* _Set problem_: Only the lines from the start up to and including the line containing "ground is z = 0." should be repeated, word for word.

* _Supplied material_:

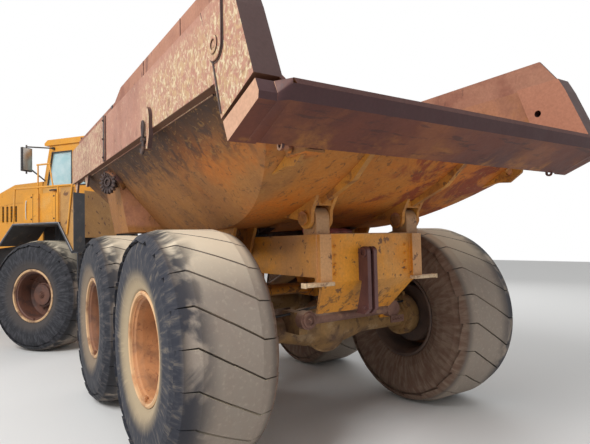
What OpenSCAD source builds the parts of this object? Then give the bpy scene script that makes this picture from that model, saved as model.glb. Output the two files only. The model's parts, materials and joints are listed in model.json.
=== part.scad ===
// Six-wheel articulated dump truck, parked with its tractor turned to the left and its bed down.
// +X is forward along the rear frame, +Y is left, +Z is up; the ground is z = 0.

/* [Wheels] */
// Radius of a tyre over its lugs
tyre_r = 885; // [850:5:920]
// Section width of a tyre
tyre_w = 750; // [680:10:790]
// Height of the tread lugs
lug_h = 26; // [15:1:40]
// Lugs in each half of the tread
lug_n = 21; // [16:1:26]
// Width of the grooves between the worn lugs
groove_w = 18; // [12:1:40]
// Radius over the rim flange
rim_r = 415; // [390:5:440]
// Distance between the wheel centre planes across the truck
track = 2636; // [2560:4:2720]
// Distance between the two rear axles
bogie_base = 1940; // [1880:5:2000]
// Radius of the fixed axle spindles
spindle_r = 90; // [70:5:105]

/* [Layout] */
// Steering hinge ahead of the rear axle
pivot_x = 5290; // [5200:10:5400]
// Front axle ahead of the steering hinge
front_axle_x = 1100; // [1080:5:1160]
// Angle the tractor is parked at, to the left
steer_rest = 37; // [30:1:40]

/* [Rear frame] */
// Height of the underside of the frame rails
rail_z = 1380; // [1340:5:1400]
// Depth of the frame rails
rail_h = 325; // [280:5:340]
// Width over the frame rails
frame_w = 1100; // [1040:10:1120]
// Width of one rail
rail_w = 150; // [120:5:170]
// Wall of the frame plates
frame_t = 25; // [16:1:30]
// Rear face of the frame behind the rear axle
frame_tail = 710; // [700:5:740]
// Height of the recovery pin at the rear
recovery_z = 1560; // [1500:5:1600]
// Radius of the recovery pin's bore
recovery_r = 25; // [15:1:28]
// Width over the two recovery plates
recovery_w = 100; // [90:2:120]
// Distance of the recovery pin from the middle of the truck
recovery_y = 90; // [60:5:120]

/* [Bed] */
// Width of the bed over its top rails
bed_w = 3200; // [3100:10:3300]
// Width of the flat floor of the bed
floor_w = 1740; // [1600:10:1760]
// Underside of the bed floor
floor_z = 1785; // [1780:5:1830]
// Height of the bottom of the top rail
rail_bottom_z = 2525; // [2480:5:2560]
// Height of the top of the top rail
bed_top_z = 2985; // [2940:5:3040]
// Front end of the top rails ahead of the rear axle
bed_front_x = 3640; // [3500:10:3700]
// Foot of the sloping front wall ahead of the rear axle
bed_foot_x = 2790; // [2750:10:2850]
// Place where the floor starts to rise to the tail
chute_x = 350; // [300:10:400]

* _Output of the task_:
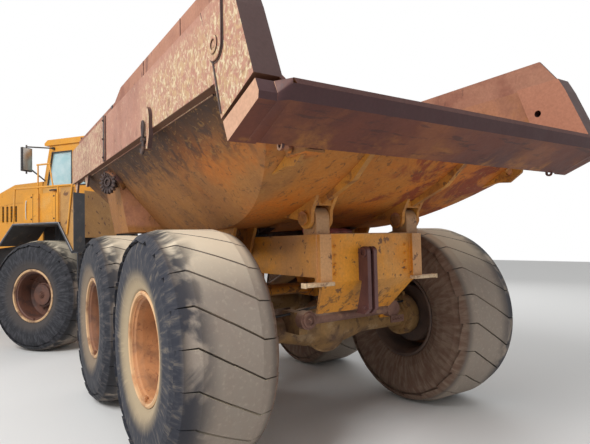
What OpenSCAD source builds the parts of this object? Then give the bpy scene script that makes this picture from that model, saved as model.glb. Output the two files only. The model's parts, materials and joints are listed in model.json.
=== part.scad ===
// Six-wheel articulated dump truck, parked with its tractor turned to the left and its bed down.
// +X is forward along the rear frame, +Y is left, +Z is up; the ground is z = 0.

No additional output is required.